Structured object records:
** begin **

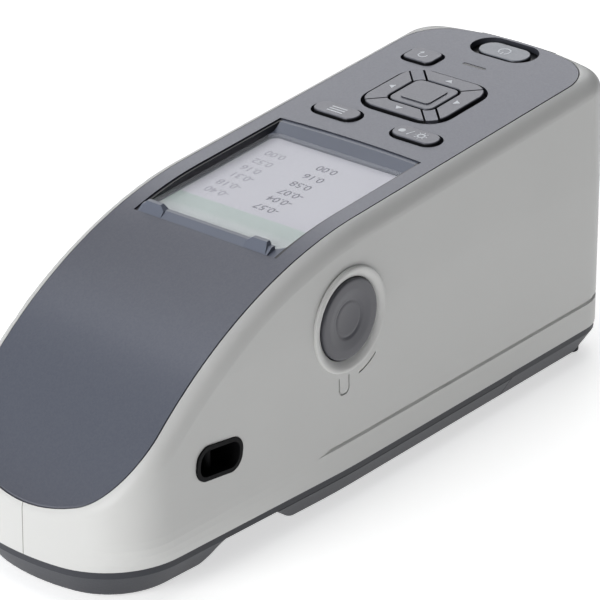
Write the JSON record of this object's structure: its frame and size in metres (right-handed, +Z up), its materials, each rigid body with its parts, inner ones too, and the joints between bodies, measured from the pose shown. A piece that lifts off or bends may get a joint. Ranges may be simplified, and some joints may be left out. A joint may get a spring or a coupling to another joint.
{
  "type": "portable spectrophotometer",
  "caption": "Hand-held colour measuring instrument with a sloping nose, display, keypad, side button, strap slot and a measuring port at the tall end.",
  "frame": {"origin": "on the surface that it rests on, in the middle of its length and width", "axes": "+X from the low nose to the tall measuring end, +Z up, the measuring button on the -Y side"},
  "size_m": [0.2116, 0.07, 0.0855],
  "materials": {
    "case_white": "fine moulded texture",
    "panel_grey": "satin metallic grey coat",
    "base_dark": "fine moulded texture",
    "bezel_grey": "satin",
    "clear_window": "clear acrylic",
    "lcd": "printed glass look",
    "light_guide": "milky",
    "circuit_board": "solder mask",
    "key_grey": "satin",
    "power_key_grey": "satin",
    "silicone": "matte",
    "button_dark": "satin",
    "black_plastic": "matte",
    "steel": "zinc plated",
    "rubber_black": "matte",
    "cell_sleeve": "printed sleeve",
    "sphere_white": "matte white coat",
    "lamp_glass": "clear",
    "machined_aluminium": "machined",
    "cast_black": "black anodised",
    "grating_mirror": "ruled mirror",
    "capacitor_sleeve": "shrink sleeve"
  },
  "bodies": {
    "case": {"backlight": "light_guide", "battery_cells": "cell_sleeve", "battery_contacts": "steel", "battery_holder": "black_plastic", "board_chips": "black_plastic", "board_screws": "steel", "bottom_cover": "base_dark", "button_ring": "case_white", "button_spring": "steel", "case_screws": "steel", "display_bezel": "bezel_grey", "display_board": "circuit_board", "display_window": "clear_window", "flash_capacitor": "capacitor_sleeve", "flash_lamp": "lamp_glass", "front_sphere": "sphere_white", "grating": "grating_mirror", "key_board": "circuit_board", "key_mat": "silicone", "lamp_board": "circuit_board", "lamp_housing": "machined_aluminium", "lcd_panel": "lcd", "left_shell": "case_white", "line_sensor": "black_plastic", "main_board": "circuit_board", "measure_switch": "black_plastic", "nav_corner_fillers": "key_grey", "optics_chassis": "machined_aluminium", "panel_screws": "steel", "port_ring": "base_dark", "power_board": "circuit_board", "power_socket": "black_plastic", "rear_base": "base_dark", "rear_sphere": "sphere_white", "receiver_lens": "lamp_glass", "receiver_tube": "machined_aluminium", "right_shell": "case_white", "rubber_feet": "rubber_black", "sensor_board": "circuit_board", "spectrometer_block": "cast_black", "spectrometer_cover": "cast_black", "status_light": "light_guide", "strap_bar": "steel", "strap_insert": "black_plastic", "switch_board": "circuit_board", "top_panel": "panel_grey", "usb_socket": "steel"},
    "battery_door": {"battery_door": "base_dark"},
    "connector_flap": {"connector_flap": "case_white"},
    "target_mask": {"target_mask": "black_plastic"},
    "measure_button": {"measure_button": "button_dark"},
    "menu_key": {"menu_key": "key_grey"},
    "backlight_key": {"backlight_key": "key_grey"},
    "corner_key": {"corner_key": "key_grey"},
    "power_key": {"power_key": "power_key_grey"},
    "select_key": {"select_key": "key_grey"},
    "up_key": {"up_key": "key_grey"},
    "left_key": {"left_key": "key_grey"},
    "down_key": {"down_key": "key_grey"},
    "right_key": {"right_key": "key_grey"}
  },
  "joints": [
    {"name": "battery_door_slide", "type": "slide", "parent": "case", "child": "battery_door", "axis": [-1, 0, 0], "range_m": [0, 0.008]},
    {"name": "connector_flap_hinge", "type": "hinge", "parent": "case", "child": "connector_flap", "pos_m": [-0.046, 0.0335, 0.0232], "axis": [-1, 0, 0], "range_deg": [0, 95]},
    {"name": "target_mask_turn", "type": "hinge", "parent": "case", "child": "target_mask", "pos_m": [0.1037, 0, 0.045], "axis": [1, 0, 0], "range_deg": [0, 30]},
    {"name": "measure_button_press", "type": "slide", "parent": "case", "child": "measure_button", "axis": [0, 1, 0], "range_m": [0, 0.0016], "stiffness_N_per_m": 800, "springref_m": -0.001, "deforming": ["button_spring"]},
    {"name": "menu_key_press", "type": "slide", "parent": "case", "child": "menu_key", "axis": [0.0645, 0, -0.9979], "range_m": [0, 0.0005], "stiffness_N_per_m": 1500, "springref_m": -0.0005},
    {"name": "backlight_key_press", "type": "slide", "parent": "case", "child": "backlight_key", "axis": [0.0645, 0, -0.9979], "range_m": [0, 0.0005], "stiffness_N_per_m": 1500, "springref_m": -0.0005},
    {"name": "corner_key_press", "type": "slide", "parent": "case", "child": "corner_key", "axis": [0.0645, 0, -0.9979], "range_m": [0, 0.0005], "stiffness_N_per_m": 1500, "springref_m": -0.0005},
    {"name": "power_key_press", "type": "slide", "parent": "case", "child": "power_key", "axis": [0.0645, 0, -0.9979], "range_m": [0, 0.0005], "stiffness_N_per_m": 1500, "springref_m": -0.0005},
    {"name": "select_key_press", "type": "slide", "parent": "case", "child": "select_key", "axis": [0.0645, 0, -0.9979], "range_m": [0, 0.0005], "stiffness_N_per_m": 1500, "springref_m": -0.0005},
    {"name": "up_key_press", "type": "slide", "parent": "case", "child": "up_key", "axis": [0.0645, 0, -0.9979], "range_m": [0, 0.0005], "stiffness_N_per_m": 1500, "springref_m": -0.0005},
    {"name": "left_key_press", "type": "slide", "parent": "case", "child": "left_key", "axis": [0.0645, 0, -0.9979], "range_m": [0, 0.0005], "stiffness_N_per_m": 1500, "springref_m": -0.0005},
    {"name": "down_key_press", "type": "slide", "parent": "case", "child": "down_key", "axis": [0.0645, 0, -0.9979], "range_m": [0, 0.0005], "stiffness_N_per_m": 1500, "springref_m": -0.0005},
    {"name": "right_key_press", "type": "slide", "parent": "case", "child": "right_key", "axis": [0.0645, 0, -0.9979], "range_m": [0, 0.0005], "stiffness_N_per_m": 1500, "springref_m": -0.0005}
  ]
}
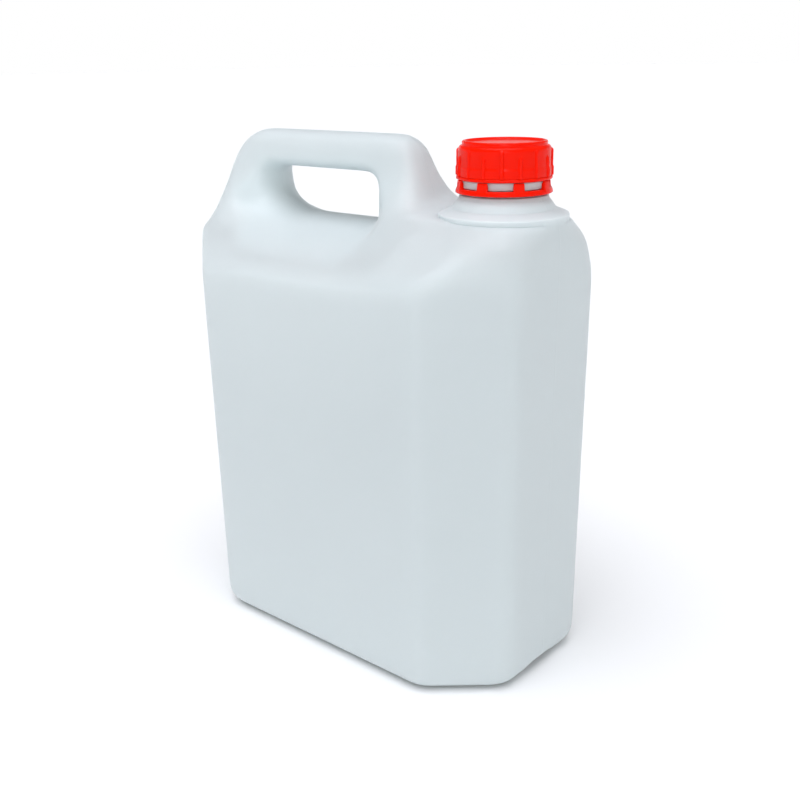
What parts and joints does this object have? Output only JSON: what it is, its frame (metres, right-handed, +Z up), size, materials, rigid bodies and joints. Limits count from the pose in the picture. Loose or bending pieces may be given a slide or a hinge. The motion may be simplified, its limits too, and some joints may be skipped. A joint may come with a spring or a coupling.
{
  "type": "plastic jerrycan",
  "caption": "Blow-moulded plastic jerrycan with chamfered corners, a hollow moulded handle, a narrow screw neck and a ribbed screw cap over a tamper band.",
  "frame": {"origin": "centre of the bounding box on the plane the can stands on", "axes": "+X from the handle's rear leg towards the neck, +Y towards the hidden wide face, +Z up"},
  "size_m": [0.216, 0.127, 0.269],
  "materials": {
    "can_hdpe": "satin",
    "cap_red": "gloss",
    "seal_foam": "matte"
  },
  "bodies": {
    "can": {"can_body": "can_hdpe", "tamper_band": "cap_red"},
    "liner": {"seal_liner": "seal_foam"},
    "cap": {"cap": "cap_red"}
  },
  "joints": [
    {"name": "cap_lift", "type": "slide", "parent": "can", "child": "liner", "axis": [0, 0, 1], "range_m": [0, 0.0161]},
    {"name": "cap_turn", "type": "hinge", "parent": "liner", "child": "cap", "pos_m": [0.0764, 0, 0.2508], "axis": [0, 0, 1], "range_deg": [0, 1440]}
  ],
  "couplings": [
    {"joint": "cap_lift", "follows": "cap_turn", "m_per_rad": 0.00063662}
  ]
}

** end **

• _Exercise goal_:
Repeat all the records. Match each line exactly.

• _Problem solution_:
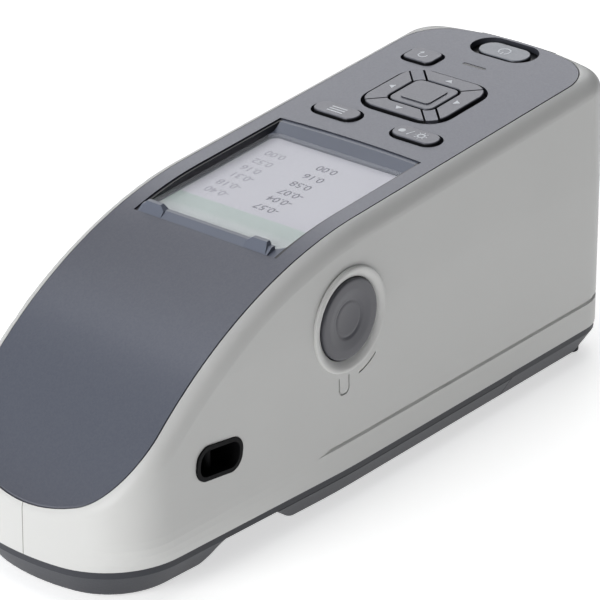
Write the JSON record of this object's structure: its frame and size in metres (right-handed, +Z up), its materials, each rigid body with its parts, inner ones too, and the joints between bodies, measured from the pose shown. A piece that lifts off or bends may get a joint. Ranges may be simplified, and some joints may be left out. A joint may get a spring or a coupling to another joint.
{
  "type": "portable spectrophotometer",
  "caption": "Hand-held colour measuring instrument with a sloping nose, display, keypad, side button, strap slot and a measuring port at the tall end.",
  "frame": {"origin": "on the surface that it rests on, in the middle of its length and width", "axes": "+X from the low nose to the tall measuring end, +Z up, the measuring button on the -Y side"},
  "size_m": [0.2116, 0.07, 0.0855],
  "materials": {
    "case_white": "fine moulded texture",
    "panel_grey": "satin metallic grey coat",
    "base_dark": "fine moulded texture",
    "bezel_grey": "satin",
    "clear_window": "clear acrylic",
    "lcd": "printed glass look",
    "light_guide": "milky",
    "circuit_board": "solder mask",
    "key_grey": "satin",
    "power_key_grey": "satin",
    "silicone": "matte",
    "button_dark": "satin",
    "black_plastic": "matte",
    "steel": "zinc plated",
    "rubber_black": "matte",
    "cell_sleeve": "printed sleeve",
    "sphere_white": "matte white coat",
    "lamp_glass": "clear",
    "machined_aluminium": "machined",
    "cast_black": "black anodised",
    "grating_mirror": "ruled mirror",
    "capacitor_sleeve": "shrink sleeve"
  },
  "bodies": {
    "case": {"backlight": "light_guide", "battery_cells": "cell_sleeve", "battery_contacts": "steel", "battery_holder": "black_plastic", "board_chips": "black_plastic", "board_screws": "steel", "bottom_cover": "base_dark", "button_ring": "case_white", "button_spring": "steel", "case_screws": "steel", "display_bezel": "bezel_grey", "display_board": "circuit_board", "display_window": "clear_window", "flash_capacitor": "capacitor_sleeve", "flash_lamp": "lamp_glass", "front_sphere": "sphere_white", "grating": "grating_mirror", "key_board": "circuit_board", "key_mat": "silicone", "lamp_board": "circuit_board", "lamp_housing": "machined_aluminium", "lcd_panel": "lcd", "left_shell": "case_white", "line_sensor": "black_plastic", "main_board": "circuit_board", "measure_switch": "black_plastic", "nav_corner_fillers": "key_grey", "optics_chassis": "machined_aluminium", "panel_screws": "steel", "port_ring": "base_dark", "power_board": "circuit_board", "power_socket": "black_plastic", "rear_base": "base_dark", "rear_sphere": "sphere_white", "receiver_lens": "lamp_glass", "receiver_tube": "machined_aluminium", "right_shell": "case_white", "rubber_feet": "rubber_black", "sensor_board": "circuit_board", "spectrometer_block": "cast_black", "spectrometer_cover": "cast_black", "status_light": "light_guide", "strap_bar": "steel", "strap_insert": "black_plastic", "switch_board": "circuit_board", "top_panel": "panel_grey", "usb_socket": "steel"},
    "battery_door": {"battery_door": "base_dark"},
    "connector_flap": {"connector_flap": "case_white"},
    "target_mask": {"target_mask": "black_plastic"},
    "measure_button": {"measure_button": "button_dark"},
    "menu_key": {"menu_key": "key_grey"},
    "backlight_key": {"backlight_key": "key_grey"},
    "corner_key": {"corner_key": "key_grey"},
    "power_key": {"power_key": "power_key_grey"},
    "select_key": {"select_key": "key_grey"},
    "up_key": {"up_key": "key_grey"},
    "left_key": {"left_key": "key_grey"},
    "down_key": {"down_key": "key_grey"},
    "right_key": {"right_key": "key_grey"}
  },
  "joints": [
    {"name": "battery_door_slide", "type": "slide", "parent": "case", "child": "battery_door", "axis": [-1, 0, 0], "range_m": [0, 0.008]},
    {"name": "connector_flap_hinge", "type": "hinge", "parent": "case", "child": "connector_flap", "pos_m": [-0.046, 0.0335, 0.0232], "axis": [-1, 0, 0], "range_deg": [0, 95]},
    {"name": "target_mask_turn", "type": "hinge", "parent": "case", "child": "target_mask", "pos_m": [0.1037, 0, 0.045], "axis": [1, 0, 0], "range_deg": [0, 30]},
    {"name": "measure_button_press", "type": "slide", "parent": "case", "child": "measure_button", "axis": [0, 1, 0], "range_m": [0, 0.0016], "stiffness_N_per_m": 800, "springref_m": -0.001, "deforming": ["button_spring"]},
    {"name": "menu_key_press", "type": "slide", "parent": "case", "child": "menu_key", "axis": [0.0645, 0, -0.9979], "range_m": [0, 0.0005], "stiffness_N_per_m": 1500, "springref_m": -0.0005},
    {"name": "backlight_key_press", "type": "slide", "parent": "case", "child": "backlight_key", "axis": [0.0645, 0, -0.9979], "range_m": [0, 0.0005], "stiffness_N_per_m": 1500, "springref_m": -0.0005},
    {"name": "corner_key_press", "type": "slide", "parent": "case", "child": "corner_key", "axis": [0.0645, 0, -0.9979], "range_m": [0, 0.0005], "stiffness_N_per_m": 1500, "springref_m": -0.0005},
    {"name": "power_key_press", "type": "slide", "parent": "case", "child": "power_key", "axis": [0.0645, 0, -0.9979], "range_m": [0, 0.0005], "stiffness_N_per_m": 1500, "springref_m": -0.0005},
    {"name": "select_key_press", "type": "slide", "parent": "case", "child": "select_key", "axis": [0.0645, 0, -0.9979], "range_m": [0, 0.0005], "stiffness_N_per_m": 1500, "springref_m": -0.0005},
    {"name": "up_key_press", "type": "slide", "parent": "case", "child": "up_key", "axis": [0.0645, 0, -0.9979], "range_m": [0, 0.0005], "stiffness_N_per_m": 1500, "springref_m": -0.0005},
    {"name": "left_key_press", "type": "slide", "parent": "case", "child": "left_key", "axis": [0.0645, 0, -0.9979], "range_m": [0, 0.0005], "stiffness_N_per_m": 1500, "springref_m": -0.0005},
    {"name": "down_key_press", "type": "slide", "parent": "case", "child": "down_key", "axis": [0.0645, 0, -0.9979], "range_m": [0, 0.0005], "stiffness_N_per_m": 1500, "springref_m": -0.0005},
    {"name": "right_key_press", "type": "slide", "parent": "case", "child": "right_key", "axis": [0.0645, 0, -0.9979], "range_m": [0, 0.0005], "stiffness_N_per_m": 1500, "springref_m": -0.0005}
  ]
}
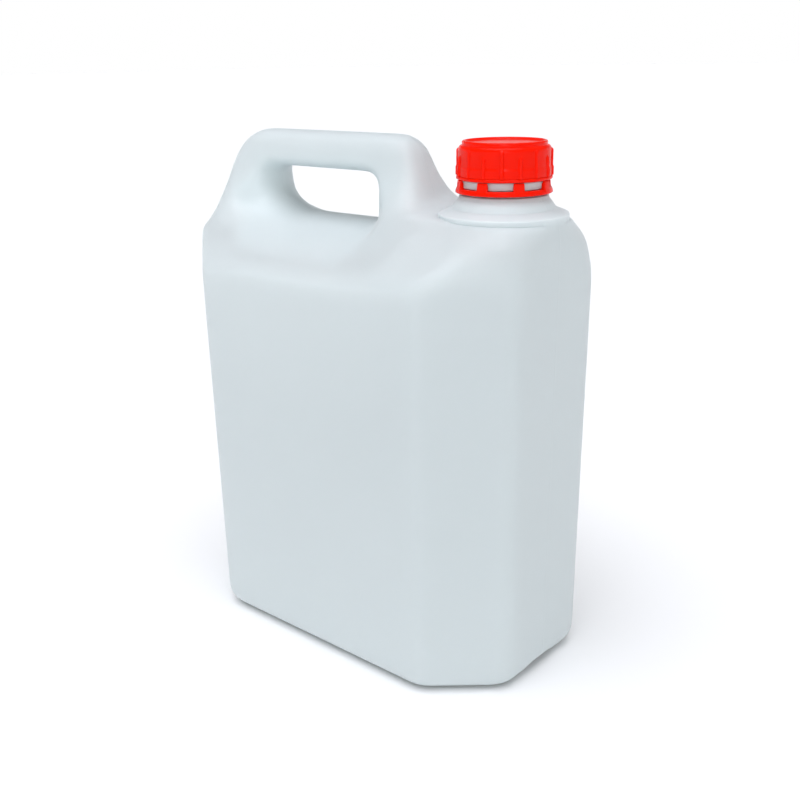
What parts and joints does this object have? Output only JSON: what it is, its frame (metres, right-handed, +Z up), size, materials, rigid bodies and joints. Limits count from the pose in the picture. Loose or bending pieces may be given a slide or a hinge. The motion may be simplified, its limits too, and some joints may be skipped. A joint may come with a spring or a coupling.
{
  "type": "plastic jerrycan",
  "caption": "Blow-moulded plastic jerrycan with chamfered corners, a hollow moulded handle, a narrow screw neck and a ribbed screw cap over a tamper band.",
  "frame": {"origin": "centre of the bounding box on the plane the can stands on", "axes": "+X from the handle's rear leg towards the neck, +Y towards the hidden wide face, +Z up"},
  "size_m": [0.216, 0.127, 0.269],
  "materials": {
    "can_hdpe": "satin",
    "cap_red": "gloss",
    "seal_foam": "matte"
  },
  "bodies": {
    "can": {"can_body": "can_hdpe", "tamper_band": "cap_red"},
    "liner": {"seal_liner": "seal_foam"},
    "cap": {"cap": "cap_red"}
  },
  "joints": [
    {"name": "cap_lift", "type": "slide", "parent": "can", "child": "liner", "axis": [0, 0, 1], "range_m": [0, 0.0161]},
    {"name": "cap_turn", "type": "hinge", "parent": "liner", "child": "cap", "pos_m": [0.0764, 0, 0.2508], "axis": [0, 0, 1], "range_deg": [0, 1440]}
  ],
  "couplings": [
    {"joint": "cap_lift", "follows": "cap_turn", "m_per_rad": 0.00063662}
  ]
}